A lot of the advice I hear for people having trouble getting the skills they need makes me pull my hair out.  I haven’t talked to anyone since probably 2002 who said that getting a certification helped them get ahead, normal people with actual lives don’t have the time to do volunteer work for experience, and I don’t think many people who come out of four years of college with thousands of dollars of debt want to go dump more money down the toilet getting a Master’s or any other degree after their college degree didn’t turn out to be the golden ticket they thought it would be.

That said, I see a lot of IT people who have trouble framing their experience and other credentials in a way that casts them as an attractive candidate.  It’s common for people to have one resume that they cram every last job function they’ve ever had onto, along with every technology they’ve ever had some peripheral contact with, then spam it out to every job listing they see on Dice.  They don’t do a good job of customizing every resume they send out to the job posting, including working keywords from the posting into the resume they send out.  A lot of times, it seems like their frustration with their current jobs makes it difficult for them to accurately extract the ways their background would play into the position they’re applying for.

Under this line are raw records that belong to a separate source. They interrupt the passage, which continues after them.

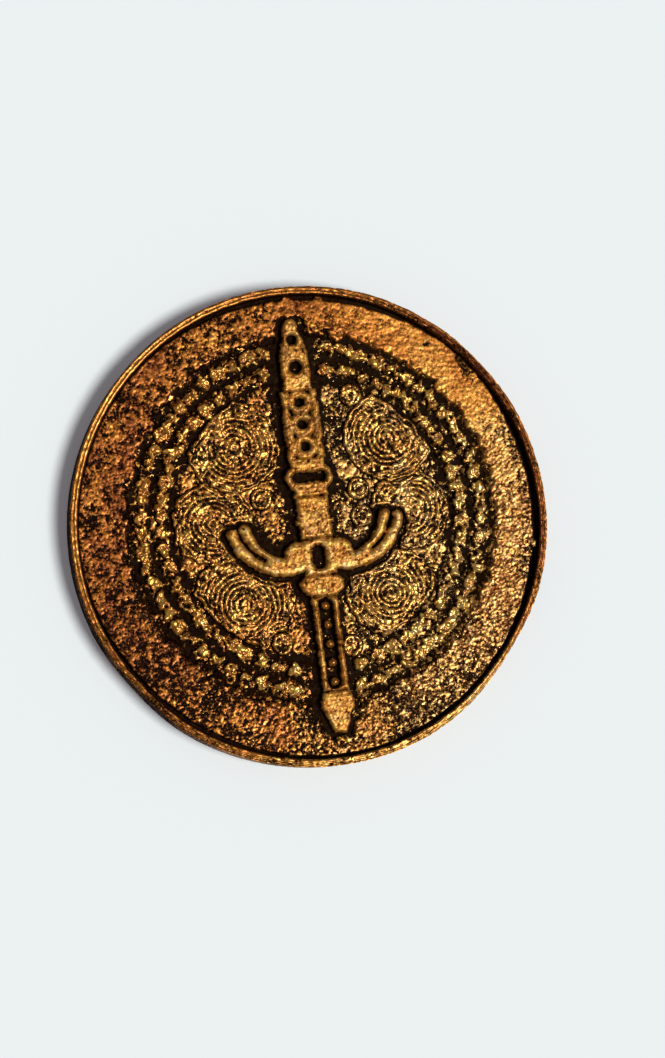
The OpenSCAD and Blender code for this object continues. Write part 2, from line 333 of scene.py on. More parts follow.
def bronze(name, roughness, grain, chip_depth, body, coat, glints):
    """Metallic print with black rubbed into it, wax and in places painted shade, driven by its black, tone
    and hue.

    grain is the depth of the fine bump in micrometres, chip_depth how strongly small crisp flecks stand
    out, body the share of plain unmetallic colour, coat how much of a clear gloss lies over it, and glints
    the noise level above which a bright speck shows: the lower, the more specks.
    """
    look = bpy.data.materials.new(name)
    look.use_nodes = True
    nodes, links = look.node_tree.nodes, look.node_tree.links
    shader = nodes["Principled BSDF"]
    place = nodes.new("ShaderNodeTexCoord")

    def mixed(factor, first, second):
        node = nodes.new("ShaderNodeMix")
        node.data_type = "RGBA"
        links.new(factor, node.inputs["Factor"])
        for socket, colour in ((node.inputs[6], first), (node.inputs[7], second)):
            if isinstance(colour, tuple):
                socket.default_value = (*colour, 1)
            else:
                links.new(colour, socket)
        return node.outputs[2]

    def combined(operation, first, second):
        node = nodes.new("ShaderNodeVectorMath")
        node.operation = operation
        for socket, value in zip(node.inputs, (first, second)):
            if isinstance(value, tuple):
                socket.default_value = value
            else:
                links.new(value, socket)
        return node.outputs[0]

    def noise(size_mm, detail, rough_amount):
        node = nodes.new("ShaderNodeTexNoise")
        node.inputs["Scale"].default_value = 1 / (size_mm * MM)
        node.inputs["Detail"].default_value = detail
        node.inputs["Roughness"].default_value = rough_amount
        links.new(place.outputs["Object"], node.inputs["Vector"])
        return node.outputs["Fac"]

    def maths(operation, a, b, clamp=False):
        node = nodes.new("ShaderNodeMath")
        node.operation, node.use_clamp = operation, clamp
        for socket, value in zip(node.inputs, (a, b)):
            if isinstance(value, (int, float)):
                socket.default_value = value
            else:
                links.new(value, socket)
        return node.outputs[0]

    def attribute(key):
        node = nodes.new("ShaderNodeAttribute")
        node.attribute_name = key
        return node.outputs["Fac"]

    def varied(key, source, amount):
        """An attribute shaken by a noise."""
        return maths("ADD", attribute(key), maths("MULTIPLY", maths("SUBTRACT", source, 0.5), amount))

    def mapped(value, low, high, low_out, high_out):
        node = nodes.new("ShaderNodeMapRange")
        node.interpolation_type = "SMOOTHSTEP"
        for socket, number in zip(node.inputs[1:5], (low, high, low_out, high_out)):
            socket.default_value = number
        links.new(value, node.inputs["Value"])
        return node.outputs["Result"]

    def scaled(colour, factor):
        node = nodes.new("ShaderNodeVectorMath")
        node.operation = "SCALE"
        links.new(colour, node.inputs[0])
        node.inputs["Scale"].default_value = factor
        return node.outputs[0]

    def ramp(value, stops):
        """Colour picked by a value; stops are (position, colour) pairs from 0 to 1."""
        node = nodes.new("ShaderNodeValToRGB")
        links.new(value, node.inputs["Fac"])
        elements = node.color_ramp.elements
        stops = list(stops)
        while len(elements) < len(stops):
            elements.new(0.5)
        for element, (position, colour) in zip(elements, stops):
            element.position = position
            element.color = (*colour, 1)
        return node.outputs["Color"]

    # noises, and two kinds of speck: glints, which no wax covers, and chips, which are light or dark
    fine = noise(0.11, 3, 0.65)
    fleck = noise(0.14, 3, 0.6)
    blush = noise(0.6, 2, 0.5)
    glint = mapped(noise(0.14, 1, 0.5), glints, glints + 0.07, 0.0, 1.0)
    glint = maths("MULTIPLY", glint, mapped(attribute("wax_and_shade"), 0.85, 1.05, 1.0, 0.0))
    chips = mapped(noise(0.20, 2, 0.6), 0.42, 0.58, -0.5, 0.5)
    # bare metal: its hue, times its tone, times a cast that comes and goes
    hue = ramp(varied("hue", blush, 0.5), METALS)
    tone = maths("ADD", varied("tone", fine, 0.7), maths("MULTIPLY", chips, chip_depth))
    tone = ramp(maths("ADD", tone, maths("MULTIPLY", glint, 0.6)), zip((0.0, 0.5, 1.0), TONES))
    cast = mixed(mapped(noise(0.27, 1, 0.5), 0.38, 0.62, 0.0, 1.0), PINK_CAST, OLIVE_CAST)
    metal = combined("MULTIPLY", scaled(hue, 2.0), tone)
    metal = combined("MULTIPLY", metal, cast)

    # black over it, wax and in places painted shade, which dulls it and takes its gloss away
    bare = maths("SUBTRACT", 1.0, maths("MULTIPLY", glint, 0.75))
    wax_and_shade = maths("SUBTRACT", varied("wax_and_shade", fleck, 0.9), maths("MULTIPLY", chips, chip_depth))
    wax_and_shade = maths("MULTIPLY", mapped(wax_and_shade, 0.30, 0.70, 0.0, 1.0), bare)
    waxed_and_shaded = combined("ADD", scaled(metal, WAX_SHEER), BLACK_WAX_AND_SHADE)
    links.new(mixed(wax_and_shade, metal, waxed_and_shaded), shader.inputs["Base Color"])
    clean = maths("SUBTRACT", 1.0, wax_and_shade)
    links.new(maths("MULTIPLY", clean, 1 - body), shader.inputs["Metallic"])
    links.new(maths("MULTIPLY", clean, coat), shader.inputs["Coat Weight"])
    shader.inputs["Coat Roughness"].default_value = 0.25
    shader.inputs["Specular IOR Level"].default_value = 0.015
    spark = maths("MULTIPLY", maths("SUBTRACT", fine, 0.5), -0.25)
    spark = maths("ADD", spark, maths("MULTIPLY", glint, -0.12))
    rough_value = maths("ADD", maths("ADD", spark, roughness), maths("MULTIPLY", wax_and_shade, 0.1), clamp=True)
    links.new(rough_value, shader.inputs["Roughness"])
    bump = nodes.new("ShaderNodeBump")
    bump.inputs["Strength"].default_value = 1.0
    bump.inputs["Distance"].default_value = grain * 1e-6
    links.new(noise(0.08, 2, 0.6), bump.inputs["Height"])
    links.new(bump.outputs["Normal"], shader.inputs["Normal"])
    return look


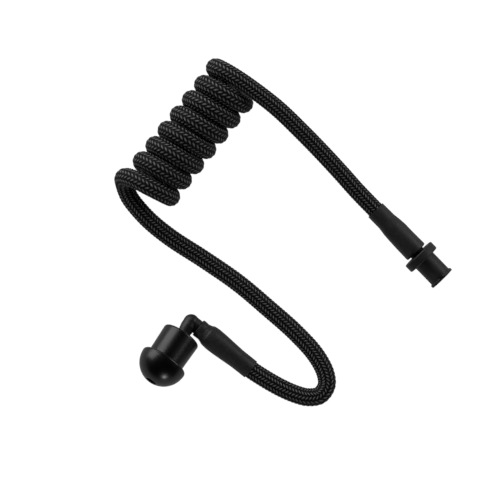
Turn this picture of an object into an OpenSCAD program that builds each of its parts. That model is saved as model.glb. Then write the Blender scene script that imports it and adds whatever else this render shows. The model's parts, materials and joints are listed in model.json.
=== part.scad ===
// Coiled air tube of a radio earpiece, lying on a flat surface at z = 0.
// A soft ear tip turns on a hollow elbow. A braid-covered air tube runs from the
// elbow through a close-wound coil to a twist-lock plug. A shrink sleeve closes the
// braid at each end. Millimetres, +Z up.

/* [Tube and jacket] */
// Outside diameter of the braided jacket
cord_d = 4.7; // [4.5:0.1:4.8]
// Outside diameter of the air tube under the jacket
tube_d = 3.6; // [3.4:0.1:3.6]
// Bore of the air tube
tube_bore_d = 2.4; // [2.4:0.1:2.6]

/* [Coil] */
// Distance from one turn to the next
coil_pitch = 5.2; // [5:0.1:5.4]
// Outside diameter of the coil
coil_d = 16.3; // [15.9:0.1:16.7]
// Turns held in the coil's own solid, the turns at its ends belong to the leads
coil_solid_turns = 5; // [4:0.5:5]
// Direction of the coil's axis seen from above, in degrees from +X
coil_az = 51.5; // [45:0.5:55]

/* [Ear tip] */
// Diameter of the mushroom dome
dome_d = 13; // [12:0.5:14]
// Diameter of the stem at its rear face
stem_d = 10.6; // [10.2:0.1:11]
// Diameter of the stem at the dome's skirt
stem_front_d = 10.1; // [9.8:0.1:10.6]
// Length of the stem, from its rear face to the dome's skirt
stem_l = 8.3; // [7:0.1:9]
// Sound opening at the top of the dome
mouth_d = 3; // [2:0.5:3.5]
// How far the tip looks up from the surface, in degrees
ear_tilt = 15; // [10:1:18]

/* [Elbow] */
// Angle between the post and the arm, in degrees
elbow_angle = 86.5; // [85:0.5:90]
// Diameter of the post that holds the ear tip
post_d = 3.5; // [3.4:0.1:3.6]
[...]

For example, if someone is going for a job that includes oversight of training functions, they may look at their day-to-day and see themselves as just getting a schedule of classes from the central training department at corporate HQ, dialing up the call and setting up a projector, and walking out.  Though that may be the part they notice themselves doing the most, they could be overlooking other training-related work like tracking trouble tickets to identify recurring trends that indicate a shortfall of knowledge in a particular area, and working with the central training department to arrange for an additional focus on those areas.  Maybe they’ve spent time offering remote access workshops ahead of potential office closures due to inclement weather.  There’s a lot of great things a job seeker might simply forget about if they’ve spent too much time obsessing over how unfulfilling their current job is.

When these kinds of job seekers go in for interviews, they also seem a lot more prepared to talk about why the job would be a good fit for them than why it would be a good fit for the company.  A lot of times, they have one sales pitch that they give to the HR Manager, the Office Manager, and the IT Director, when they should think about varying it up and having separate talking points for each of those people so they aren’t putting the HR Manager to sleep with a monologue about configuring SIP trunks.

But even as job seekers need to adjust their approach to their sales pitch, hiring managers really need to open their mind and be more willing to take someone with little or no experience and train them if they really appear enthusiastic enough, and not disqualify anyone who isn’t ready to hit the ground running. Everyone has to start somewhere, and people who have been told no for extended periods are going to be hungry and ready to do anything for as many hours as they need to if it means a step in the direction they want. They might be surprised by the work ethic they’ll get out of those people.